My plan is to pick up 32 sts around the top of the cuff, increase to 42 or 43 stitches on the next row and proceed from there for the hand. I’m working out thumb placement because of the seam - I want the seam to be in the center of the “down” side of the mitten - so it matters where the thumb goes. It did occur to me that this will make for a right-hand mitten and a left-hand mitten - as opposed to two interchangeable any-hand mittens - not that it matters :).
Now - do I cable a bit on the back of the mitten or leave the cable to the cuff? Heheh…
Row two, complete!
Actually, it’s only row 2 in terms of quantity. That is, I have enough squares now to make two rows of the afghan. I’m not going to assemble as I go along because I don’t know what I’m going to have when I finish. For example, while the colors I’m using at the moment are pleasant, they are all dark or muted tones. I’d like to get a few brights in there :) Then, when I have all the squares I need, I’ll clear the kitchen floor and start arranging them until I have something I like. This seems mostly to be a weekend project, but it’s nice to do a square once in a while between knitting things - just for a bit of a break.

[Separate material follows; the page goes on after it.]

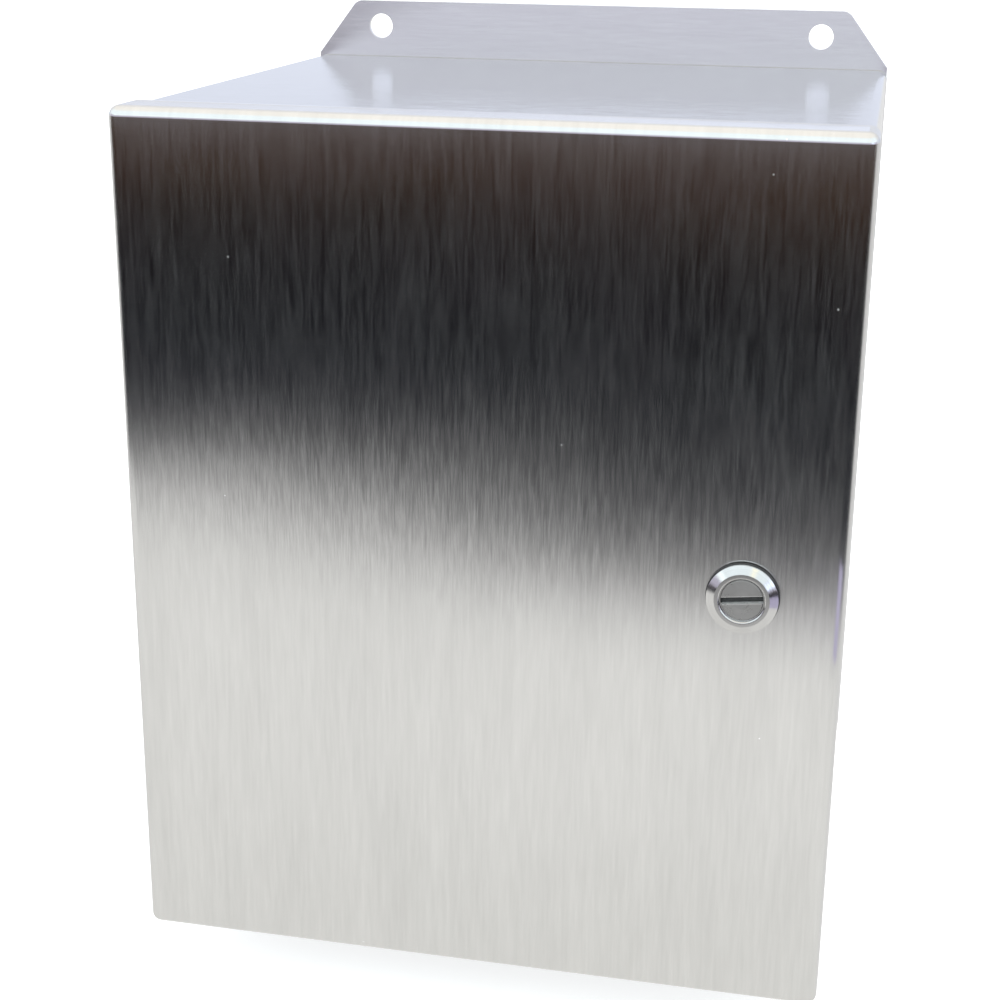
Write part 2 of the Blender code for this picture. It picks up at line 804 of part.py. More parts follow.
def make_mounting_panel():
    half_x = PANEL_WIDTH / 2
    half_z = PANEL_HEIGHT / 2
    front_y = BODY_REAR_Y - COLLAR_STUD_LENGTH - GAP - PANEL_THICKNESS
    rear_y = front_y + PANEL_THICKNESS
    plate = prism(half_x, half_z, front_y, rear_y, PANEL_RADIUS, 5)
    panel = mesh_object("mounting_panel", plate, "white_enamel")
    holes = bmesh.new()
    radius = STUD_RADIUS + 2 * GAP
    for x in (-STUD_X, STUD_X):
        for z in (-STUD_Z, STUD_Z):
            centre = (x, front_y, z)
            cylinder(centre, BACKWARD, radius, 3 * PANEL_THICKNESS, 20, holes)
    cut(panel, mesh_object("panel_holes", holes))
    return panel


def make_panel_fixings():
    """Four collar studs on the back panel, each with a washer and a nut."""
    washer_y = BODY_REAR_Y - COLLAR_STUD_LENGTH - PANEL_THICKNESS - 2 * GAP
    nut_y = washer_y - WASHER_THICKNESS - GAP
    profile = [
        (0, STUD_LENGTH),
        (STUD_RADIUS - STUD_CHAMFER, STUD_LENGTH),
        (STUD_RADIUS, STUD_LENGTH - STUD_CHAMFER),
        (STUD_RADIUS, COLLAR_STUD_LENGTH),
        (COLLAR_STUD_RADIUS, COLLAR_STUD_LENGTH),
        (COLLAR_STUD_RADIUS, 0),
        (0, 0),
    ]
    for row, z in (("top", STUD_Z), ("bottom", -STUD_Z)):
        for side, x in (("left", -STUD_X), ("right", STUD_X)):
            place = f"{row}_{side}"
            base = (x, BODY_REAR_Y, z)
            turned("panel_stud_" + place, profile, base, FORWARD, "turned_stainless", 20)
            washer(
                "panel_washer_" + place,
                (x, washer_y, z),
                FORWARD,
                STUD_RADIUS + GAP,
                PANEL_WASHER_RADIUS,
                WASHER_THICKNESS,
                "zinc_plate",
                20,
            )
            hex_nut(
                "panel_nut_" + place,
                (x, nut_y, z),
                FORWARD,
                PANEL_NUT_FLATS,
                PANEL_NUT_THICKNESS,
                STUD_RADIUS + GAP,
                "zinc_plate",
            )


# Bonding studs


def make_bonding_stud(owner, base, axis):
    """A plain stud for an earth lead, with its washer and nut."""
    axis = Vector(axis)
    base = Vector(base)
    profile = [
        (0, BOND_STUD_LENGTH),
        (BOND_STUD_RADIUS - BOND_STUD_CHAMFER, BOND_STUD_LENGTH),
        (BOND_STUD_RADIUS, BOND_STUD_LENGTH - BOND_STUD_CHAMFER),
        (BOND_STUD_RADIUS, 0),
        (0, 0),
    ]
    stud = turned(owner + "_bonding_stud", profile, base, axis, "turned_stainless", 20)
    ring = washer(
        owner + "_bonding_washer",
        base + axis * BOND_WASHER_HEIGHT,
        axis,
        BOND_STUD_RADIUS + GAP,
        BOND_WASHER_RADIUS,
        WASHER_THICKNESS,
        "zinc_plate",
        20,
    )
    nut = hex_nut(
        owner + "_bonding_nut",
        base + axis * (BOND_WASHER_HEIGHT + WASHER_THICKNESS + GAP),
        axis,
        BOND_NUT_FLATS,
        BOND_NUT_THICKNESS,
        BOND_STUD_RADIUS + GAP,
        "zinc_plate",
    )
    return [stud, ring, nut]


def make_cabinet():
    clear_scene()
    make_collection(PARTS)
    make_collection(CUTTERS).hide_render = True
    door_pivot = make_pivot("door_pivot", (HINGE_X, HINGE_Y, 0))
    latch_pivot = make_pivot("latch_pivot", latch_point(CAM_FRONT_Y))
    attach(latch_pivot, door_pivot)

    make_body_shell()
    make_back_panel()
    make_body_hinge_leaf()
    make_hinge_pin()
    make_mounting_panel()
    make_panel_fixings()
    make_bonding_stud("body", (BODY_BOND_X, BODY_REAR_Y, BODY_BOND_Z), FORWARD)

    door = [make_door_shell(), make_door_gasket(), make_door_hinge_leaf()]
    door += [make_latch_housing(), *make_latch_fixings()]
    door_bond = (DOOR_BOND_X, DOOR_INNER_Y + GAP, DOOR_BOND_Z)
    door += make_bonding_stud("door", door_bond, BACKWARD)
    for piece in door:
        attach(piece, door_pivot)

    latch = [make_latch_insert(), make_latch_o_ring(), make_latch_cam()]
    latch += make_cam_fixings()
    for piece in latch:
        attach(piece, latch_pivot)


make_cabinet()
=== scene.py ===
"""The stainless steel switchboard cabinet as a finished visual model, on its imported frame.

Most CAD nodes keep their shape: modifiers weld and round them, and each gets a procedural
finish. Modelled pieces replace the plain rubber ones, which are the door's gasket, the ring
under the bezel and the ring on the shaft. Added pieces are the threads of the studs and the
barrel, the weld where the walls meet the back sheet, and a liner between the bezel and its
insert. The stage is a pale floor under soft light, with a card and a few bright panels that
only reflections see, as a studio uses to grade the reflection in polished metal.

Units are metres. +X is right, +Y is towards the wall and +Z is up.
"""

import math  # noqa: E402

import bmesh  # noqa: E402
import bpy  # noqa: E402
from mathutils import Matrix, Vector  # noqa: E402


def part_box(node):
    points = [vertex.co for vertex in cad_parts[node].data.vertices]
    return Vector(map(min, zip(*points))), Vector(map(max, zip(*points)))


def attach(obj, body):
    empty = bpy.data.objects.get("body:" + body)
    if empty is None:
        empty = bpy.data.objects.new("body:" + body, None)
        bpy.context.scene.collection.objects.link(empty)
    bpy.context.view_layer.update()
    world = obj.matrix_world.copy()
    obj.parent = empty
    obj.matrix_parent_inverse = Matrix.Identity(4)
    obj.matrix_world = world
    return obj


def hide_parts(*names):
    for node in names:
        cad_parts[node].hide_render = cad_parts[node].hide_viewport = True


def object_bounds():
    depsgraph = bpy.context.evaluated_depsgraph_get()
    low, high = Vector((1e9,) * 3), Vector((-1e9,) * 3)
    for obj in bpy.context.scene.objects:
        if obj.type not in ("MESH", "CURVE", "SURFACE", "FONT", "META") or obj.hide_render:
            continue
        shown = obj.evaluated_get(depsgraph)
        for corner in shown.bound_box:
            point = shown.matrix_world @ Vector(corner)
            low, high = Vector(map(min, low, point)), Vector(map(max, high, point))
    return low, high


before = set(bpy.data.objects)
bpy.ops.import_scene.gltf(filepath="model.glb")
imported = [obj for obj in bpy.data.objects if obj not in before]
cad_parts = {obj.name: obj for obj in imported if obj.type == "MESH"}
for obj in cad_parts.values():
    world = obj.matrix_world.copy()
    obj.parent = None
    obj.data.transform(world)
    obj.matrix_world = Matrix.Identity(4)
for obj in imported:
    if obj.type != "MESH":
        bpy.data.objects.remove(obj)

MM = 0.001
CAD_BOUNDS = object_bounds()

# Camera: place in metres, lens in millimetres, turns in radians
CAMERA_PLACE = (0.105678, -0.658613, 0.180051)
CAMERA_LENS = 65.44
CAMERA_PITCH = 0.3196
CAMERA_YAW = 0.2078
CAMERA_ROLL = 0.0116
CAMERA_CLIP = 0.01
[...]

Nice to have Smallville back so I can get my weekly Tom Welling fix :)
Wednesday, September 22, 2004
Throwing Down the Gauntlet :)
Are you so sick of seeing pink you could puke? Well, it’s going to be around for a while yet, I’m afraid :)
The mittens...ahem. I did work up a cable “bracelet” and some ribbing.
Cable and cuff
The band is 7 repeats of the cable pattern. When I got that done I had what I thought was a brilliant idea. (Just goes to show that you really shouldn’t trust a notion that announces itself as brilliant, late at night when you’re too tired to see the big stupid sign pasted to its back). The Pinwheel Cap - which this is being designed to accompany - makes use of vertical garter stitch as ribbing. The pattern has you pick up stitches all around the bottom of the hat and then cast on a few more. The cast on stitches are worked. With the last one being worked together with one of the picked up stitches on the brim of the hat.
And I thought - that would be perfect! It wouldn’t be too difficult to execute and it would echo the procedure used on the hat. So I picked up the stitches around the bottom of the cuff, cast on about 25 more (so the ribbing could be doubled over - again like the hat brim) and worked around the cuff in vertical garter, slipping the middle stitch (and purling it on the reverse side) so there’d be a nice chain along the botton of the cuff.
When it was all done, and sewn up, I tried it on. It fit pretty well, snugly, but not tight - perfect. But the seaming of the ends of the cable and of the garter band looked ugly.
And then it whacked me upside the head. I had worked these as two pieces, attaching them to each other as I went along. But they could have been worked together as one piece since the stitches are running the same way. ACK! Where was my brain when I thought this out? Actually, I hadn’t thought this out far enough and that’s the problem :) I’ll be redoing this cuff.
Here’s the scarf pattern along with both cable chart and “pithy” instructions. It is intended to echo the design elements of the Pinwheel cap but should go reasonably well with most other things. A minor warning - this is cable intensive and there are cable-crossing on every right side row. Being able to cable without a needle (see tutorial on the sidebar) is very useful and saves a lot if time.
Open Cable Scarf
Materials:
Worsted Weight yarn
One pair US size 7 needles
Terms:
C4B Slip next 2 sts to cable needle and hold in back, k2, then k2 from the cable needle.
C4F Slip next 2 sts to cable needle and hold in front, k2, then K2 from cable needle.
FC Slip next 2 sts to cable needle and hold in front, P1, then k2 from cable needle.
BC Slip next st to cable needle and hold in back, k2, then P1 from cable needle.
Chart for cable panel
For chart readers, simply work three knit stitches at each edge of the scarf and between the cable panels.
Cast on 39 sts
Row 1: *K3, P1, Sl1 wyib, P1, K2, P2, C4B, P2, Sl1 wyib, P1*; repeat from * to *; end K3.
Row 2: *K4, P1, K2, P4, K2, P2, K1, P1, K1*; repeat from * to *; end K3.
Row 3: *K3, P1, Sl1 wyib, P1, FC, BC, FC, P1, Sl1 wyib, P1*; repeat from * to *; end K3.
Row 4: *K4, P1, K1, P2, K2, P4, K2, P1, K1*; repeat from * to *; end K3.
Row 5: *K3, P1, Sl1 wyib, P2, C4F, P2, K2, P1, Sl1 wyib, P1*; repeat from * to *; end K3.
Row 6: *K4, P1, K1, P2, K2, P4, K2, P1, K1*; repeat from * to *; end K3.
Row 7: *K3, P1, Sl1 wyib,P1, BC, FC, BC, P1, Sl1 wyib, P1*; repeat from * to *, ens K3.
Row 8: *K4, P1, K2, P4, K2, P2, K1, P1, K1*; repeat from * to *; end K3.
Repeat rows 1-8 for desired length. Fringe or trim as desired.
The width of the scarf can be easily adapted by adding or subtracting garter stitches or, if much greater width is desired, another cable panel + 3 garter stitches could be added.
The usual restrictions apply. You can share the pattern with your friends, you can make scarves for yourself or for gifts, but please don’t sell either the pattern or the scarf.